2. I Will Always Love You -Whitney Houston

If the incredible voice and performance of Whitney (R.I.P.) is not enough to convince you that this piece of art belongs on a top 90s list then I don’t know what will really. Keep in mind that this hit is one of the ten best-selling singles of all time with sales of over 15 million copies.

1. Firestarter – The Prodigy (’96)

Since I made this list I could easily say that this is my personal choice and you better suck it up. However I tried to play fair during the whole process and this won’t change now. Was I somewhat biased with this choice? Probably so. Does it deserve it though?

Let’s keep in mind that even though grunge and hip hop were big in the US during the 90s, while Britpop smashed the charts in the UK, Electronica literally dominated all over the world. The 90s was the decade of rave parties, video games, ecstasy and electronica. The Prodigy were an underground group which made totally anti-commercial music; they were something like the modern Sex Pistols. They were the perfect representation of global trends in music.

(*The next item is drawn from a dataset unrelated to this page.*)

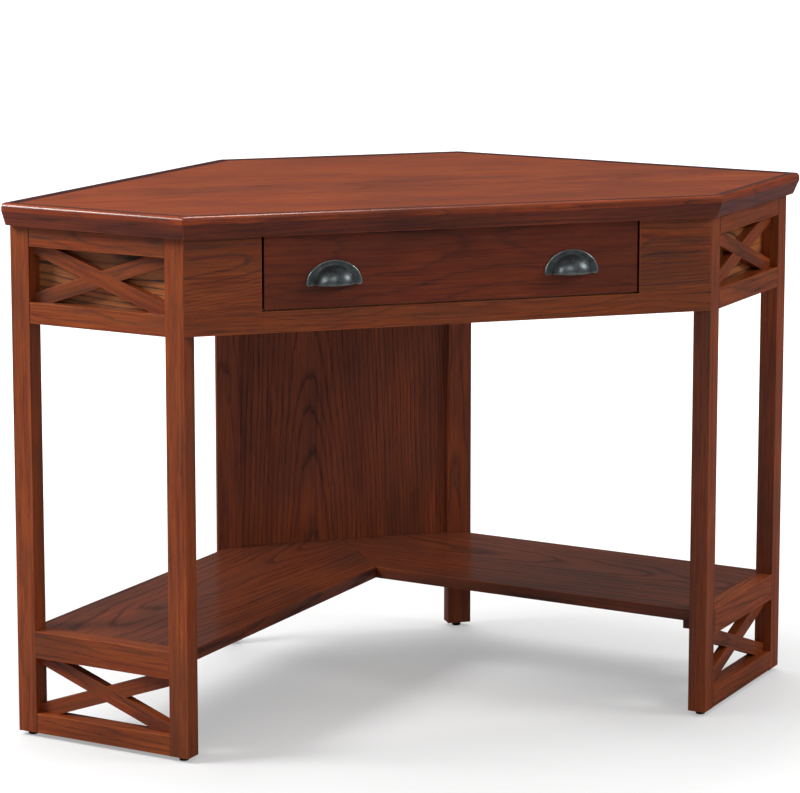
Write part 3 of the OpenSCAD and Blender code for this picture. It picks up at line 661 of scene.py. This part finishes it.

They popularized the underground breakbeat hardcore sound, while their dance-punk “musical theme” that was once described as “Rape of your ears and soul”, wasn’t as accessible to the masses as most of the artists included in this list. However the Prodigy have been credited as pioneers of the big beat genre, which managed to achieve (miraculously really) mainstream popularity in the 1990s and 2000s.

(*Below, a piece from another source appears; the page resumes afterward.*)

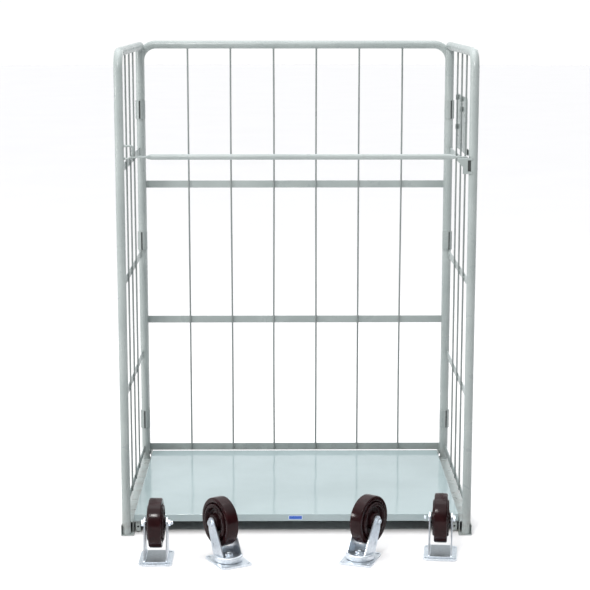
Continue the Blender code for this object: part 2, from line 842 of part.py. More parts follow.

They have sold over 25 million records worldwide and “The Firestarter” is to this day their most successful hit ever. The group has won numerous music awards throughout their career, including two Brit Awards, three MTV Video Music Awards, two Kerrang! Awards, five MTV Europe Music Awards, and have twice been nominated for Grammy Awards. So considering all the factors, does the Firestarter deserve to get the #1 spot in this list? The answer is….HELL YEAH!